Object modeling scripts:
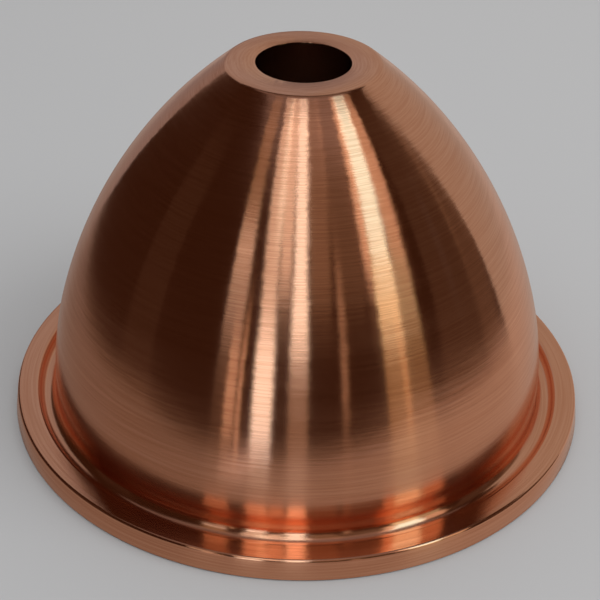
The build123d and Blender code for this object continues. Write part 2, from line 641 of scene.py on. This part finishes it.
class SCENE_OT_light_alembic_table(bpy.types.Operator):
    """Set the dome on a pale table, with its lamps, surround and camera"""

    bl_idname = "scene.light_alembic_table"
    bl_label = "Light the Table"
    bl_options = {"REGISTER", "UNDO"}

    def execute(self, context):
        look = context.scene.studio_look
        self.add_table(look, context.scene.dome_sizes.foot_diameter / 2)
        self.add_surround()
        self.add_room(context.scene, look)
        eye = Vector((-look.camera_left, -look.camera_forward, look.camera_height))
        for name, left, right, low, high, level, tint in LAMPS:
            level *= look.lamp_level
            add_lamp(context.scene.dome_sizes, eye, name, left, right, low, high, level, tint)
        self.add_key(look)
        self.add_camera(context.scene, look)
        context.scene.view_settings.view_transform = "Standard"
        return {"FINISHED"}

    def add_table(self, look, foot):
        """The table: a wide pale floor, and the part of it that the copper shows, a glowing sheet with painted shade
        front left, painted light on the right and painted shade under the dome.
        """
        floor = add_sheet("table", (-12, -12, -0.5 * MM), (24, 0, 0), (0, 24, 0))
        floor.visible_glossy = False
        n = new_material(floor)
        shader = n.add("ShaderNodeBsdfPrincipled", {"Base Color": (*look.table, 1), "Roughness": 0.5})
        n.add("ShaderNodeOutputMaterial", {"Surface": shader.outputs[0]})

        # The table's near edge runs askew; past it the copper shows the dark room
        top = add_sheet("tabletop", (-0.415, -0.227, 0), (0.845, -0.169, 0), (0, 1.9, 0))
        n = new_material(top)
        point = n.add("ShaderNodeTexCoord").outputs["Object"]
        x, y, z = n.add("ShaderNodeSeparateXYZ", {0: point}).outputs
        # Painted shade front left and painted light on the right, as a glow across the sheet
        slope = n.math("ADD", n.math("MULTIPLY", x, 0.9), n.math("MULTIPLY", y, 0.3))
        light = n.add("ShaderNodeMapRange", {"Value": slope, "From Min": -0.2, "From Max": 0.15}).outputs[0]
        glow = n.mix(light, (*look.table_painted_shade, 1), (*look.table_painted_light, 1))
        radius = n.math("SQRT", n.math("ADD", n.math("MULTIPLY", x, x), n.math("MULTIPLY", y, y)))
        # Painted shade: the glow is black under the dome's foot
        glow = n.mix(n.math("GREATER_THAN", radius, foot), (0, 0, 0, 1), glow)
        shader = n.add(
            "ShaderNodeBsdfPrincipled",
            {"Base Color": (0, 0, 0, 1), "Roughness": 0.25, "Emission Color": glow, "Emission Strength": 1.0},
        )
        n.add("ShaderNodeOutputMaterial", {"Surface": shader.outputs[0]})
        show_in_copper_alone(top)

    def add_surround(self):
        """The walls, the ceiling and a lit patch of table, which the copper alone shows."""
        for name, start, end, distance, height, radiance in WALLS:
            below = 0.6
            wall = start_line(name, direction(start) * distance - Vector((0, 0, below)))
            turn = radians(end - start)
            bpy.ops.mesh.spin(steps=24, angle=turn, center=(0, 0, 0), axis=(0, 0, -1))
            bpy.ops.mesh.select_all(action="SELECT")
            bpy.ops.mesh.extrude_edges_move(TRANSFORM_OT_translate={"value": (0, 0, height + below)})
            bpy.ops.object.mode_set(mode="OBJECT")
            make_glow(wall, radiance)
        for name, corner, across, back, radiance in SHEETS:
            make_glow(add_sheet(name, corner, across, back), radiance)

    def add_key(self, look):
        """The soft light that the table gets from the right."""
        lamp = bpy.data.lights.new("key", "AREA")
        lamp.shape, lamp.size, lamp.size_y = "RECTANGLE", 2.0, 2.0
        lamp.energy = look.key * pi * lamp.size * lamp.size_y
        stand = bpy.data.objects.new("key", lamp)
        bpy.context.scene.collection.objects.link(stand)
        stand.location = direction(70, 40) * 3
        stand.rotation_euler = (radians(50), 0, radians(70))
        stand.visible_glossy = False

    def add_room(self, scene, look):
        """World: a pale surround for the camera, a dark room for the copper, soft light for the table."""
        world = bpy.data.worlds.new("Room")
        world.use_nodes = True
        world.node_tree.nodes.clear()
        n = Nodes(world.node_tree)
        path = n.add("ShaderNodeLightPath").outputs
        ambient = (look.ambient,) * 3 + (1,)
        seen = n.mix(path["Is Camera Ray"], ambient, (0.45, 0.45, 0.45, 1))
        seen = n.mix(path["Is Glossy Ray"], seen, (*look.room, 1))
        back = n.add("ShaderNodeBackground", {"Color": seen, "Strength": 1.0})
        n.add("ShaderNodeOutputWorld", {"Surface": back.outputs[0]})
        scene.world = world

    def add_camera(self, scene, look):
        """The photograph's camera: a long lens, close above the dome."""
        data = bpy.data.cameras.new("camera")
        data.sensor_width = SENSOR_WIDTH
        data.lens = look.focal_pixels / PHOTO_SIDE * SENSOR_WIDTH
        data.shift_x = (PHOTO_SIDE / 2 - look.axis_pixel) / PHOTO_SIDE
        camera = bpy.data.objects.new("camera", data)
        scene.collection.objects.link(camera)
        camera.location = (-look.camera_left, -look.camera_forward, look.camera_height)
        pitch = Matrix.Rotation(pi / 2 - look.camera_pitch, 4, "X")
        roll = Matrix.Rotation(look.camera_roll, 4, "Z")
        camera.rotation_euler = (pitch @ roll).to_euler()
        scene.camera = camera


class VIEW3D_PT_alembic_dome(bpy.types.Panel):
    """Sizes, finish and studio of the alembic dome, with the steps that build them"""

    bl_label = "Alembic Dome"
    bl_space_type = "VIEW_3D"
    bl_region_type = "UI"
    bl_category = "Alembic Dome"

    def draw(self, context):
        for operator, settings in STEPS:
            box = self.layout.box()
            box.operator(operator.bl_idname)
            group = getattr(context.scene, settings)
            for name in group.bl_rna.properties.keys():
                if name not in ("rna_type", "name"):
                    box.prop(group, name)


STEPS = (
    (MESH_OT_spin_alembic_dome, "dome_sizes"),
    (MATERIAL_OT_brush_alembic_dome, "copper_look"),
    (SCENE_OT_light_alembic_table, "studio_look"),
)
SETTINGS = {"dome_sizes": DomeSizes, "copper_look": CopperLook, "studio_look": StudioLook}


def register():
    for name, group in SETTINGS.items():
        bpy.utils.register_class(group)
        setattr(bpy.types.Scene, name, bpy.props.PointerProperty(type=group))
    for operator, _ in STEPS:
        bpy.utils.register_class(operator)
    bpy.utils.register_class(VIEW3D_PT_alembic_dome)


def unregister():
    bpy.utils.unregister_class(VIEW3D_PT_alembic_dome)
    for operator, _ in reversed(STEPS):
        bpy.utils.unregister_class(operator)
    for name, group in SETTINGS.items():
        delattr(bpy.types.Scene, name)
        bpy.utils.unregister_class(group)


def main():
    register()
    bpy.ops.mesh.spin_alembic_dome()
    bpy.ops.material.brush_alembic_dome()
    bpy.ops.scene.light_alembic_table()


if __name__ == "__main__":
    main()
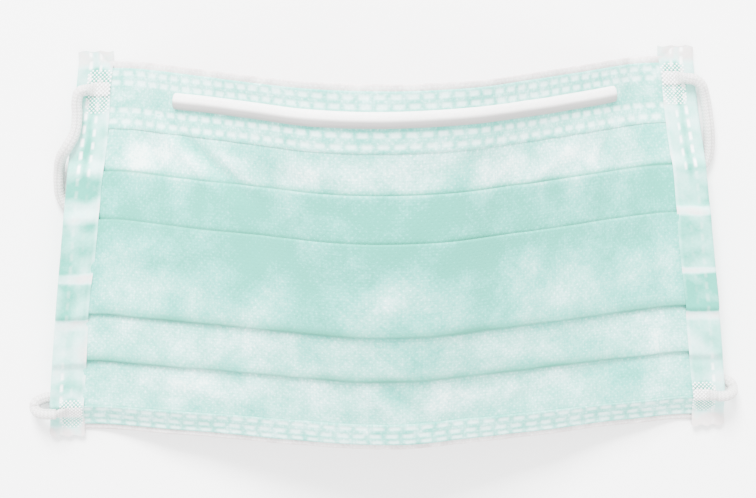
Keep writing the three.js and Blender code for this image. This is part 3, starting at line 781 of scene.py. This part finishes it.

> [Problem description]:
Copy out each record, keeping every word as it is.

> [Task result]:
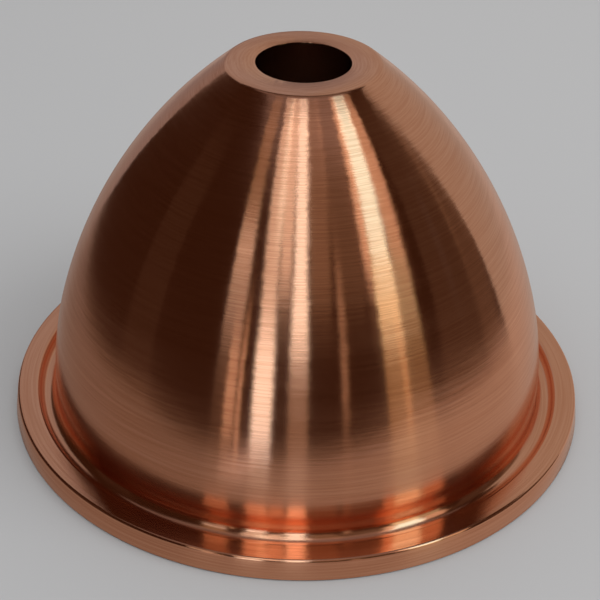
The build123d and Blender code for this object continues. Write part 2, from line 641 of scene.py on. This part finishes it.
class SCENE_OT_light_alembic_table(bpy.types.Operator):
    """Set the dome on a pale table, with its lamps, surround and camera"""

    bl_idname = "scene.light_alembic_table"
    bl_label = "Light the Table"
    bl_options = {"REGISTER", "UNDO"}

    def execute(self, context):
        look = context.scene.studio_look
        self.add_table(look, context.scene.dome_sizes.foot_diameter / 2)
        self.add_surround()
        self.add_room(context.scene, look)
        eye = Vector((-look.camera_left, -look.camera_forward, look.camera_height))
        for name, left, right, low, high, level, tint in LAMPS:
            level *= look.lamp_level
            add_lamp(context.scene.dome_sizes, eye, name, left, right, low, high, level, tint)
        self.add_key(look)
        self.add_camera(context.scene, look)
        context.scene.view_settings.view_transform = "Standard"
        return {"FINISHED"}

    def add_table(self, look, foot):
        """The table: a wide pale floor, and the part of it that the copper shows, a glowing sheet with painted shade
        front left, painted light on the right and painted shade under the dome.
        """
        floor = add_sheet("table", (-12, -12, -0.5 * MM), (24, 0, 0), (0, 24, 0))
        floor.visible_glossy = False
        n = new_material(floor)
        shader = n.add("ShaderNodeBsdfPrincipled", {"Base Color": (*look.table, 1), "Roughness": 0.5})
        n.add("ShaderNodeOutputMaterial", {"Surface": shader.outputs[0]})

        # The table's near edge runs askew; past it the copper shows the dark room
        top = add_sheet("tabletop", (-0.415, -0.227, 0), (0.845, -0.169, 0), (0, 1.9, 0))
        n = new_material(top)
        point = n.add("ShaderNodeTexCoord").outputs["Object"]
        x, y, z = n.add("ShaderNodeSeparateXYZ", {0: point}).outputs
        # Painted shade front left and painted light on the right, as a glow across the sheet
        slope = n.math("ADD", n.math("MULTIPLY", x, 0.9), n.math("MULTIPLY", y, 0.3))
        light = n.add("ShaderNodeMapRange", {"Value": slope, "From Min": -0.2, "From Max": 0.15}).outputs[0]
        glow = n.mix(light, (*look.table_painted_shade, 1), (*look.table_painted_light, 1))
        radius = n.math("SQRT", n.math("ADD", n.math("MULTIPLY", x, x), n.math("MULTIPLY", y, y)))
        # Painted shade: the glow is black under the dome's foot
        glow = n.mix(n.math("GREATER_THAN", radius, foot), (0, 0, 0, 1), glow)
        shader = n.add(
            "ShaderNodeBsdfPrincipled",
            {"Base Color": (0, 0, 0, 1), "Roughness": 0.25, "Emission Color": glow, "Emission Strength": 1.0},
        )
        n.add("ShaderNodeOutputMaterial", {"Surface": shader.outputs[0]})
        show_in_copper_alone(top)

    def add_surround(self):
        """The walls, the ceiling and a lit patch of table, which the copper alone shows."""
        for name, start, end, distance, height, radiance in WALLS:
            below = 0.6
            wall = start_line(name, direction(start) * distance - Vector((0, 0, below)))
            turn = radians(end - start)
            bpy.ops.mesh.spin(steps=24, angle=turn, center=(0, 0, 0), axis=(0, 0, -1))
            bpy.ops.mesh.select_all(action="SELECT")
            bpy.ops.mesh.extrude_edges_move(TRANSFORM_OT_translate={"value": (0, 0, height + below)})
            bpy.ops.object.mode_set(mode="OBJECT")
            make_glow(wall, radiance)
        for name, corner, across, back, radiance in SHEETS:
            make_glow(add_sheet(name, corner, across, back), radiance)

    def add_key(self, look):
        """The soft light that the table gets from the right."""
        lamp = bpy.data.lights.new("key", "AREA")
        lamp.shape, lamp.size, lamp.size_y = "RECTANGLE", 2.0, 2.0
        lamp.energy = look.key * pi * lamp.size * lamp.size_y
        stand = bpy.data.objects.new("key", lamp)
        bpy.context.scene.collection.objects.link(stand)
        stand.location = direction(70, 40) * 3
        stand.rotation_euler = (radians(50), 0, radians(70))
        stand.visible_glossy = False

    def add_room(self, scene, look):
        """World: a pale surround for the camera, a dark room for the copper, soft light for the table."""
        world = bpy.data.worlds.new("Room")
        world.use_nodes = True
        world.node_tree.nodes.clear()
        n = Nodes(world.node_tree)
        path = n.add("ShaderNodeLightPath").outputs
        ambient = (look.ambient,) * 3 + (1,)
        seen = n.mix(path["Is Camera Ray"], ambient, (0.45, 0.45, 0.45, 1))
        seen = n.mix(path["Is Glossy Ray"], seen, (*look.room, 1))
        back = n.add("ShaderNodeBackground", {"Color": seen, "Strength": 1.0})
        n.add("ShaderNodeOutputWorld", {"Surface": back.outputs[0]})
        scene.world = world

    def add_camera(self, scene, look):
        """The photograph's camera: a long lens, close above the dome."""
        data = bpy.data.cameras.new("camera")
        data.sensor_width = SENSOR_WIDTH
        data.lens = look.focal_pixels / PHOTO_SIDE * SENSOR_WIDTH
        data.shift_x = (PHOTO_SIDE / 2 - look.axis_pixel) / PHOTO_SIDE
        camera = bpy.data.objects.new("camera", data)
        scene.collection.objects.link(camera)
        camera.location = (-look.camera_left, -look.camera_forward, look.camera_height)
        pitch = Matrix.Rotation(pi / 2 - look.camera_pitch, 4, "X")
        roll = Matrix.Rotation(look.camera_roll, 4, "Z")
        camera.rotation_euler = (pitch @ roll).to_euler()
        scene.camera = camera


class VIEW3D_PT_alembic_dome(bpy.types.Panel):
    """Sizes, finish and studio of the alembic dome, with the steps that build them"""

    bl_label = "Alembic Dome"
    bl_space_type = "VIEW_3D"
    bl_region_type = "UI"
    bl_category = "Alembic Dome"

    def draw(self, context):
        for operator, settings in STEPS:
            box = self.layout.box()
            box.operator(operator.bl_idname)
            group = getattr(context.scene, settings)
            for name in group.bl_rna.properties.keys():
                if name not in ("rna_type", "name"):
                    box.prop(group, name)


STEPS = (
    (MESH_OT_spin_alembic_dome, "dome_sizes"),
    (MATERIAL_OT_brush_alembic_dome, "copper_look"),
    (SCENE_OT_light_alembic_table, "studio_look"),
)
SETTINGS = {"dome_sizes": DomeSizes, "copper_look": CopperLook, "studio_look": StudioLook}


def register():
    for name, group in SETTINGS.items():
        bpy.utils.register_class(group)
        setattr(bpy.types.Scene, name, bpy.props.PointerProperty(type=group))
    for operator, _ in STEPS:
        bpy.utils.register_class(operator)
    bpy.utils.register_class(VIEW3D_PT_alembic_dome)


def unregister():
    bpy.utils.unregister_class(VIEW3D_PT_alembic_dome)
    for operator, _ in reversed(STEPS):
        bpy.utils.unregister_class(operator)
    for name, group in SETTINGS.items():
        delattr(bpy.types.Scene, name)
        bpy.utils.unregister_class(group)


def main():
    register()
    bpy.ops.mesh.spin_alembic_dome()
    bpy.ops.material.brush_alembic_dome()
    bpy.ops.scene.light_alembic_table()


if __name__ == "__main__":
    main()
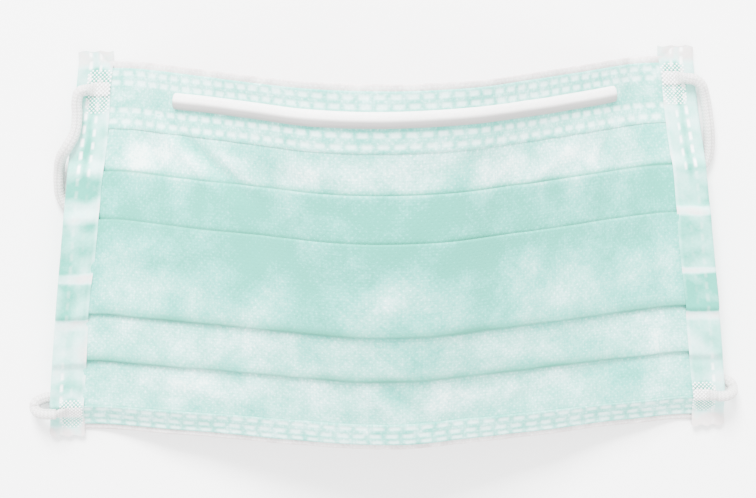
Keep writing the three.js and Blender code for this image. This is part 3, starting at line 781 of scene.py. This part finishes it.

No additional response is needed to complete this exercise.